Leonard’s sister told him that since her accident, she had heard “every religious cliché in the book regarding suffering and God’s plan.”
Indeed, we religious people have our self-justifying platitudes, such as the one that insists that HIV/AIDS is punishment for homosexuality, or that God sends hardship and catastrophe to help us grow in faith or that “except for God’s grace, I could have been seriously injured in that accident.”

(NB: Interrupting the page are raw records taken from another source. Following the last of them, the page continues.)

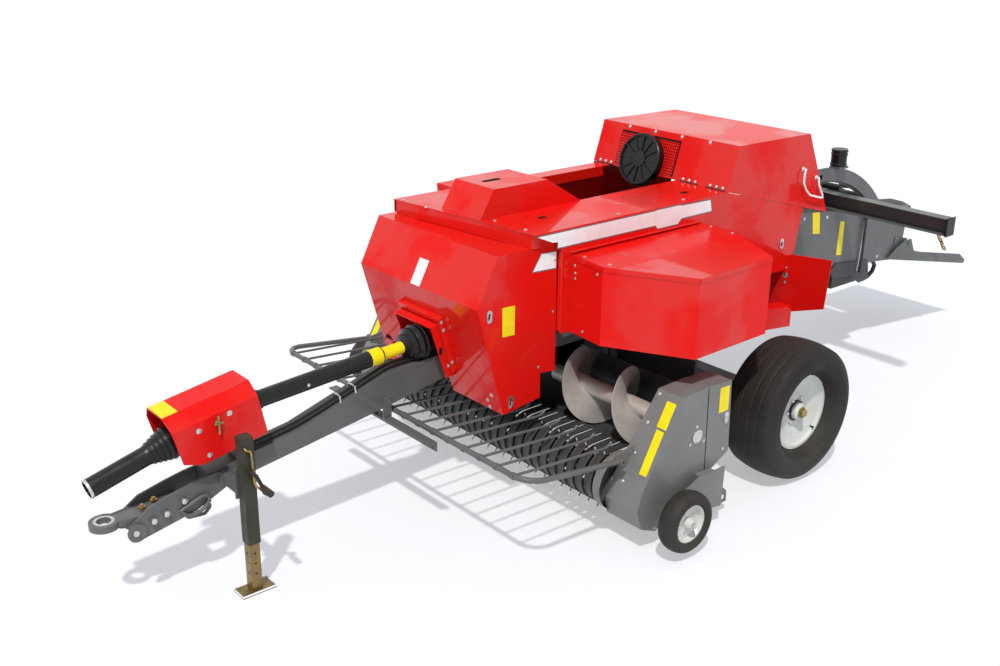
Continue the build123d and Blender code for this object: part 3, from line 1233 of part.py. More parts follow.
# Centring augers: core tube, helical flight and stub shaft
FLIGHT_SECTOR = 6
for side, name in ((1, "auger_left"), (-1, "auger_right")):
    with BuildPart() as auger:
        low, high = sorted((side * (AUGER_INNER - 10), side * AUGER_OUTER))
        cross_pin(AUGER_X, AUGER_Z, low, high, AUGER_CORE_RADIUS)
        low, high = sorted((side * AUGER_OUTER, side * (side_inner_y(AUGER_Z) + BORE_DEPTH - 5)))
        cross_pin(AUGER_X, AUGER_Z, low, high, AUGER_SHAFT_RADIUS)
        flight_start = (AUGER_X, side * AUGER_INNER, AUGER_Z)
        flight_base = Plane(origin=flight_start, x_dir=(1, 0, 0), z_dir=(0, side, 0))
        with BuildSketch(flight_base, mode=Mode.PRIVATE) as sector:
            with BuildLine():
                far = AUGER_RADIUS * 1.2
                wedge_y = far * tan(radians(FLIGHT_SECTOR))
                Polyline((0, 0), (far, 0), (far, wedge_y), close=True)
            make_face()
            Circle(AUGER_RADIUS, mode=Mode.INTERSECT)
            Circle(AUGER_CORE_RADIUS - 2, mode=Mode.SUBTRACT)
        turns = 360 * (AUGER_OUTER - AUGER_INNER) / AUGER_PITCH
        flight = Solid.extrude_linear_with_rotation(
            sector.sketch.faces()[0],
            center=(AUGER_X, side * AUGER_INNER, AUGER_Z),
            normal=(0, side * (AUGER_OUTER - AUGER_INNER), 0),
            angle=side * turns,
        )
        add(flight)
    save(auger.part, name)

# Windguard: bent tube with rods that run back over the reel
with BuildPart() as windguard:
    path_points = [
        (GUARD_PIVOT_X, GUARD_ARM_Y, GUARD_PIVOT_Z), (GUARD_TUBE_X, GUARD_ARM_Y, GUARD_TUBE_Z),
        (GUARD_TUBE_X, -GUARD_ARM_Y, GUARD_TUBE_Z), (GUARD_PIVOT_X, -GUARD_ARM_Y, GUARD_PIVOT_Z),
    ]
    with BuildLine() as guard_path:
        FilletPolyline(*path_points, radius=GUARD_BEND)
    with BuildSketch(Plane(origin=guard_path.line @ 0, z_dir=guard_path.line % 0)) as guard_section:
        Circle(GUARD_TUBE)
    sweep(guard_section.sketch, path=guard_path.line)
    rod_run = Vector(GUARD_ROD_REAR_X - GUARD_TUBE_X, 0, GUARD_ROD_REAR_Z - GUARD_TUBE_Z)
    with BuildSketch(Plane(origin=(GUARD_TUBE_X, 0, GUARD_TUBE_Z), x_dir=(0, 1, 0), z_dir=rod_run)) as rods:
        with GridLocations(GUARD_ROD_PITCH, 1, GUARD_RODS, 1):
            RegularPolygon(GUARD_ROD_RADIUS, 8)
    extrude(rods.sketch, amount=rod_run.length)
    for side in (1, -1):
        low, high = sorted((side * 1048.3, side * 1092))
        cross_pin(GUARD_PIVOT_X, GUARD_PIVOT_Z, low, high, 18)
        cross_pin(GUARD_PIVOT_X, GUARD_PIVOT_Z, low - 1, high + 1, 7 + RUNNING_GAP, Mode.SUBTRACT)
save(windguard.part, "windguard")

# Road wheels: dished steel rim and balloon tyre
for side, name in ((1, "left"), (-1, "right")):
    centre = (0, side * TRACK_HALF, TYRE_RADIUS)
    wheel_axis = Axis(centre, (0, 1, 0))
    wheel_plane = Plane(origin=centre, x_dir=(0, side, 0), z_dir=(side, 0, 0))
    with BuildPart() as rim:
        with BuildSketch(wheel_plane):
            with BuildLine():
                lip = BEAD_HALF_WIDTH + 6
                Polyline(
                    (-lip, BEAD_RADIUS + 8), (-BEAD_HALF_WIDTH, BEAD_RADIUS + 8),
                    (-BEAD_HALF_WIDTH, BEAD_RADIUS), (BEAD_HALF_WIDTH, BEAD_RADIUS),
                    (BEAD_HALF_WIDTH, BEAD_RADIUS + 8), (lip, BEAD_RADIUS + 8),
                    (lip, BEAD_RADIUS - 8), (DISC_OFFSET + 30, BEAD_RADIUS - 22), (DISC_OFFSET + 14, 110),
                    (DISC_OFFSET + 8, 90), (DISC_OFFSET + 8, HUB_RADIUS), (HUB_OUTER - 12, HUB_RADIUS),
                    (HUB_OUTER, HUB_RADIUS - 14), (HUB_OUTER, 0), (70, 0), (70, SPINDLE_RADIUS + RUNNING_GAP),
                    (-60, SPINDLE_RADIUS + RUNNING_GAP), (-60, HUB_RADIUS), (DISC_OFFSET, HUB_RADIUS),
                    (DISC_OFFSET, 92), (DISC_OFFSET + 6, 112), (DISC_OFFSET + 20, BEAD_RADIUS - 14),
                    (-lip, BEAD_RADIUS - 8),
                    close=True,
                )
            make_face()
        revolve(axis=wheel_axis)
    save(rim.part, f"wheel_rim_{name}")
    with BuildPart() as tyre:
        with BuildSketch(wheel_plane):
            with BuildLine():
                bead_y = BEAD_HALF_WIDTH + 7
                notch_r = BEAD_RADIUS + 8 + SEAT_GAP
                shoulder = (TYRE_HALF_WIDTH - 42, TYRE_RADIUS - 14)
                Line((-BEAD_HALF_WIDTH + SEAT_GAP, BEAD_RADIUS), (BEAD_HALF_WIDTH - SEAT_GAP, BEAD_RADIUS))
                Line((BEAD_HALF_WIDTH - SEAT_GAP, BEAD_RADIUS), (BEAD_HALF_WIDTH - SEAT_GAP, notch_r))
                Line((BEAD_HALF_WIDTH - SEAT_GAP, notch_r), (bead_y, notch_r))
                ThreePointArc((bead_y, notch_r), (TYRE_HALF_WIDTH, 300), shoulder)
                ThreePointArc(shoulder, (0, TYRE_RADIUS), (-shoulder[0], shoulder[1]))
                ThreePointArc((-shoulder[0], shoulder[1]), (-TYRE_HALF_WIDTH, 300), (-bead_y, notch_r))
                Line((-bead_y, notch_r), (-BEAD_HALF_WIDTH + SEAT_GAP, notch_r))
                Line((-BEAD_HALF_WIDTH + SEAT_GAP, notch_r), (-BEAD_HALF_WIDTH + SEAT_GAP, BEAD_RADIUS))
            make_face()
        revolve(axis=wheel_axis)
    save(tyre.part, f"tyre_{name}")

# Gauge wheels: small disc rims with narrow tyres
for side, name in ((1, "left"), (-1, "right")):
    centre = (GAUGE_X, side * GAUGE_Y, GAUGE_Z)
    wheel_axis = Axis(centre, (0, 1, 0))
    wheel_plane = Plane(origin=centre, x_dir=(0, side, 0), z_dir=(side, 0, 0))
    pin = GAUGE_PIN_RADIUS + RUNNING_GAP
    with BuildPart() as gauge_rim:
        with BuildSketch(wheel_plane):
            with BuildLine():
                Polyline(
                    (-36, pin), (46, pin), (46, 0), (52, 0), (52, 20), (30, 28), (14, 30), (14, 78), (36, 90),
                    (36, GAUGE_RIM_RADIUS), (-36, GAUGE_RIM_RADIUS), (-36, 90), (4, 78), (4, 26), (-36, 26),
                    close=True,
                )
            make_face()
        revolve(axis=wheel_axis)
    save(gauge_rim.part, f"gauge_rim_{name}")
    with BuildPart() as gauge_tyre:
        with BuildSketch(wheel_plane):
            with BuildLine():
                half = GAUGE_HALF_WIDTH
                Line((-36, GAUGE_RIM_RADIUS), (36, GAUGE_RIM_RADIUS))
                ThreePointArc((36, GAUGE_RIM_RADIUS), (half, 125), (half - 14, GAUGE_RADIUS - 10))
                shoulder = GAUGE_RADIUS - 10
                ThreePointArc((half - 14, shoulder), (0, GAUGE_RADIUS), (14 - half, shoulder))
                ThreePointArc((14 - half, GAUGE_RADIUS - 10), (-half, 125), (-36, GAUGE_RIM_RADIUS))
            make_face()
        revolve(axis=wheel_axis)
    save(gauge_tyre.part, f"gauge_tyre_{name}")
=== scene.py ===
"""Finishes the small square baler: paint, rubber, steel, fasteners, labels, light and camera.

Lengths are in metres. Places are written as on the machine itself: x forward from the axle,
y to the left of the middle, z up from the ground; at() turns them into the part's own frame.
"""
from math import atan2, cos, radians, sin, tau

import bmesh
import bpy
from mathutils import Euler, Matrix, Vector


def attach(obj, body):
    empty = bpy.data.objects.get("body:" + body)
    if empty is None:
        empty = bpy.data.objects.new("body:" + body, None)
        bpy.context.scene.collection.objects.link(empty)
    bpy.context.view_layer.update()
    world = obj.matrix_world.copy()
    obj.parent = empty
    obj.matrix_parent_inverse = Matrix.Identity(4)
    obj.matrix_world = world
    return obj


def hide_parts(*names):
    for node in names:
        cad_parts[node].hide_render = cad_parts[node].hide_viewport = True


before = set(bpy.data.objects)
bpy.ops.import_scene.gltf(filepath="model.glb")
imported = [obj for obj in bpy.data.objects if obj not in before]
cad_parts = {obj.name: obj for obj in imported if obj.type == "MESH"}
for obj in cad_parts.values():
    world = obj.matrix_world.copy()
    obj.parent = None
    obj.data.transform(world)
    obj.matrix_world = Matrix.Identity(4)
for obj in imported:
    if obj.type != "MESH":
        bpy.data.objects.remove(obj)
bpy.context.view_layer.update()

LEFT, UP, FORWARD = Vector((0, 1, 0)), Vector((0, 0, 1)), Vector((1, 0, 0))
SIDES = ((1, "left"), (-1, "right"))
AXLE_X = -0.216


def at(x, y, z):
    """Place on the machine, measured from the ground under the axle."""
    return Vector((x + AXLE_X, y, z))


REEL = at(1.205, 0, 0.290)

# Finishes

RELIEF_DEPTH = 0.0006
LACQUER_ROUGHNESS = 0.04
FIELD_DUST = "#9a9184"


def linear(hex_colour):
    """Linear colour of an sRGB hex value."""
    channels = [int(hex_colour[i:i + 2], 16) / 255 for i in (1, 3, 5)]
    return tuple(c / 12.92 if c <= 0.04045 else ((c + 0.055) / 1.055) ** 2.4 for c in channels) + (1.0,)


def per_metre(size_mm):
    """Scale of a pattern whose features are size_mm apart."""
    return 1000 / size_mm


def empty_tree(owner):
    """Node tree of a new material or world, without nodes."""
    owner.use_nodes = True
    owner.node_tree.nodes.clear()
    return owner.node_tree


def add(tree, kind, settings=(), links=()):
    """Adds a shader node, sets its properties and sockets, and joins its sockets to other nodes."""
    node = tree.nodes.new(f"ShaderNode{kind}")
    for key, value in dict(settings).items():
        if isinstance(key, str) and hasattr(node, key):
            setattr(node, key, value)
        else:
            node.inputs[key].default_value = value
    for key, (source, output) in dict(links).items():
        tree.links.new(source.outputs[output], node.inputs[key])
    return node


def spread_over(tree, source, low, high, start=0.35, end=0.68, output=0):
    """Turns a pattern's values from start to end into values from low to high, with soft borders."""
    return add(tree, "MapRange", {
        "interpolation_type": "SMOOTHSTEP", "From Min": start, "From Max": end, "To Min": low, "To Max": high,
    }, {"Value": (source, output)})


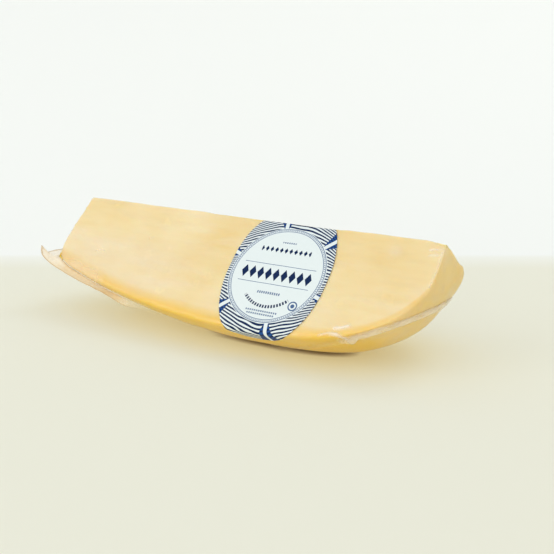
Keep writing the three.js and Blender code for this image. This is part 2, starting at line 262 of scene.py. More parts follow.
# %% [markdown]
# ## Dents and the flat spot
# The faces of a hand-cut quarter are not quite flat. Broad clouds a few tenths of a millimetre
# deep break up the highlights. The ridge is worn a little lower towards the nose, the sharp lower
# corners of the cut end are blunted, the nose bulges on its back side, and the belly sags and is
# pressed flat where it rests. Each is a gentle push along the normals, strongest at one place
# and fading with distance, as a sculpting brush would do it.


# %% Broad dents
def rumple(obj, size, strength, group=None, stretch=None):
    """Moves the surface in and out by soft clouds. Stretch makes them longer one way."""
    texture = bpy.data.textures.new("rumple", "CLOUDS")
    texture.noise_scale = size * MM
    settings = {"texture": texture, "strength": strength * MM, "mid_level": 0.5,
                "texture_coords": "LOCAL"}
    if group:
        settings["vertex_group"] = group
    guide = None
    if stretch:
        bpy.ops.object.empty_add(location=axis_point)
        guide = bpy.context.object
        guide.scale = stretch
        bpy.context.view_layer.update()
        settings["texture_coords"] = "OBJECT"
        settings["texture_coords_object"] = guide
    shape_with(obj, "DISPLACE", **settings)
    bpy.data.textures.remove(texture)
    if guide:
        bpy.data.objects.remove(guide)


rumple(skin, size=38, strength=1.1)
rumple(skin, size=11, strength=0.25)
print("after the dents", points_of(skin).min(0).round(4), points_of(skin).max(0).round(4))


# %% Local pushes
NO_LENGTH = 1e-9  # keeps a path of one point from dividing by nought


def push(obj, path, reach, height):
    """Pushes the surface out along a path of points (mm from the axis), and returns the weights."""
    places = (points_of(obj) - np.array(axis_point)) / MM
    nearest = np.full(len(places), np.inf)
    for start, end in zip(path, path[1:] or path):
        start, line = np.array(start, float), np.subtract(end, start).astype(float)
        share = np.clip((places - start) @ line / max(line @ line, NO_LENGTH), 0, 1)
        away = np.linalg.norm(places - start - share[:, None] * line, axis=1)
        nearest = np.minimum(nearest, away)
    weights = np.exp(-(nearest / reach) ** 2)
    give_group(obj, "push", weights)
    shape_with(obj, "DISPLACE", strength=height * MM, mid_level=0.0, vertex_group="push")
    return weights


push(skin, [(-45, 0, 0), (40, 0, 0)], reach=7, height=-1.0)  # worn ridge
push(skin, [(112, 0, 0), (118, 0, 0)], reach=6, height=-1.6)  # and its blunt end on the nose
push(skin, [(-163, -33, -37)], reach=9, height=-3.0)  # lower corners of the cut end
push(skin, [(-156, 37, -34)], reach=9, height=-3.0)
push(skin, [(112, 25, -25), (108, 31, -38), (104, 31, -45)], reach=10, height=2.3)  # nose's back
push(skin, [(105, 31, -46)], reach=7, height=0.9)
push(skin, [(80, -18, -62), (96, -2, -54)], reach=15, height=1.5)  # and its underside
push(skin, [(35, -4, -75), (60, -8, -70)], reach=16, height=1.6)  # sagging belly
print("belly down to", points_of(skin)[:, 2].min().round(4))

# %% Pressed flat where it rests
select_where(skin, lambda co: co.z < 0)
bpy.ops.transform.resize(value=(1, 1, 0), center_override=(0, 0, 0))
bpy.ops.object.mode_set(mode="OBJECT")
bpy.ops.object.shade_smooth()
print("skin box", points_of(skin).min(0).round(4), points_of(skin).max(0).round(4))

# %% [markdown]
# ## Cheese and film
# A vacuum pack is two things: the cheese, which is soft and waxy, and a clear film that has been
# sucked on to it and so has the very same shape. The film could be a clear coat on the cheese's
# material, but then it could not stand off in pleats of its own. So both come from one shape:
# the cheese is the copy that is drawn in by a quarter of a millimetre, and carries the depth of
# each point under the barrel's rind, from which its material tells rind from paste.


# %% Two copies of the skin
def copy_of(obj, name):
    """A copy with its own mesh."""
    bpy.ops.object.select_all(action="DESELECT")
    obj.select_set(True)
    bpy.context.view_layer.objects.active = obj
    bpy.ops.object.duplicate()
    copied = bpy.context.object
    copied.name = name
    return copied


FILM_GAP = 0.25  # far more than a real film's gap, so that the two never touch
film = copy_of(skin, "film_skin")
cheese = skin
cheese.name = "provolone"
shape_with(cheese, "DISPLACE", strength=-FILM_GAP * MM, mid_level=0.0)
print("cheese faces", len(cheese.data.polygons))

# %% How deep each point of the cheese lies under the rind
# The ripened layer is thinner towards the nose, and palest round the nose itself.
THINNER_FROM, THINNER_TO, THINNER_BY = 20, 90, 0.7
NOSE_FLAT_DEPTH, NOSE_FLAT_RISE = 6.0, 2.2  # on the nose's flat, and what each mm back adds
PALE_FROM, PALE_TO, PALE_DEPTH = 65, 95, 5.5
x, _, radius = local_places(cheese)
rind_depth = barrel_radius(x) - radius
rind_depth *= 1 + THINNER_BY * fade(x, THINNER_FROM, THINNER_TO)
rind_depth = np.minimum(rind_depth, NOSE_FLAT_DEPTH + NOSE_FLAT_RISE * (NOSE - x))
rind_depth = np.maximum(rind_depth, PALE_DEPTH * fade(x, PALE_FROM, PALE_TO))
attribute = cheese.data.attributes.new("rind_depth", "FLOAT", "POINT")
attribute.data.foreach_set("value", rind_depth.astype(np.float32))
push(cheese, [(-89, -16.7, -18.8)], reach=0.9, height=-0.9)  # the one open eye in the paste
print("depths under the rind", rind_depth.min().round(2), rind_depth.max().round(2))

# %% [markdown]
# ## Wrinkles in the film
# A bag pulled tight over a rounded edge has too much film there. It gathers in fine ripples along
# the rind and in a few sharp pleats round the nose, and where it is stretched or folded it turns
# whitish. The ripples are a displacement stretched along the barrel, kept to the rind by a vertex
# group. Each pleat is a narrow push along a short path, and the same weights whiten it; this
# whitening is partly stress-whitening and partly a painted highlight for the glints on the pleats.

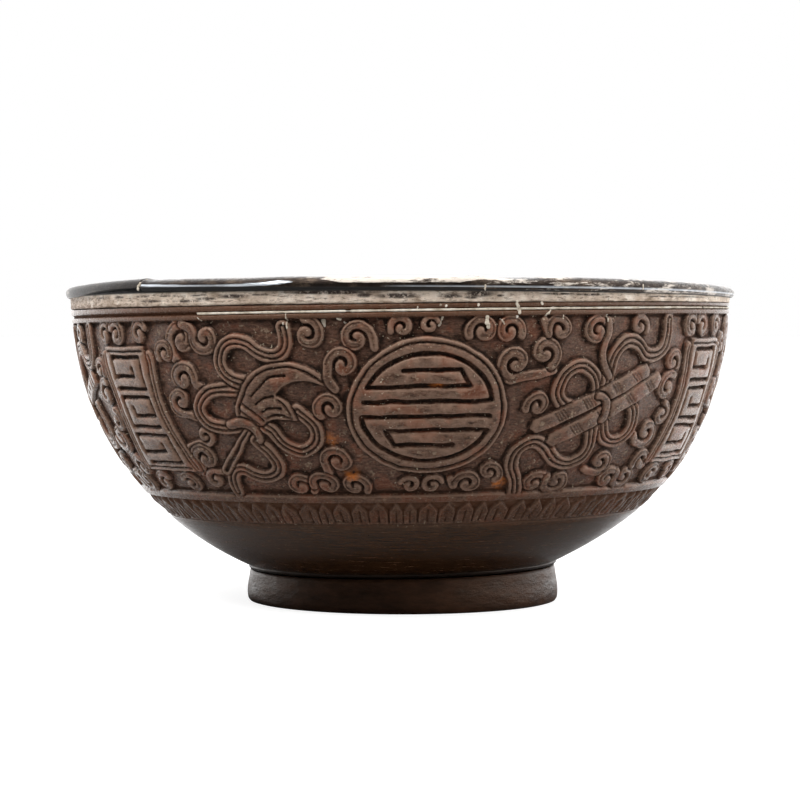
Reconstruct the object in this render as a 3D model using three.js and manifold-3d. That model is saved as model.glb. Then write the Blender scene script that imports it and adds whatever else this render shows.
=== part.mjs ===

Failing to take into account the culture of the times and the authors’ goals, many people adopt the literal image of the God of the Hebrew Bible who is swift to punish wrongdoing, or simply punish people he doesn’t like. This God is arbitrary and spiteful. Or they see God as an uncaring observer of human activity, a God who can’t be all-powerful because he/she made an imperfect world.
Accept Things As They Are
Leonard wants us to simply accept things as they are. “Given that God wanted to give us the gift of free will, even to the point where we can reject God … maybe this world is as good as it gets,” he writes.
God does not send evil. He/she doesn’t play us like pieces on a chess board. Leaving aside such questions as the existence of hell, God doesn’t punish us in this world. Jesus’ God, according to Mathew’s gospel, “makes his sun rise on the evil and on the good, and sends rain on the just and on the unjust.”
God is not a controlling and suffocating parent, either, but a loving, caring one. So, how should that affect our search for God? It should assure us of its practicality and that the search will be worth the effort.
“Nothing is more practical than finding God;” writes Leonard, “that is, falling in love in a quite absolute, final way. What you are in love with, what seizes your imagination, will affect everything. It will decide what will get you out of bed in the morning, what you do with your evenings, how you spend your weekends, what you read, who you know, what breaks your heart, and what amazes you with joy and gratitude. Fall in love, stay in love, and it will decide everything.”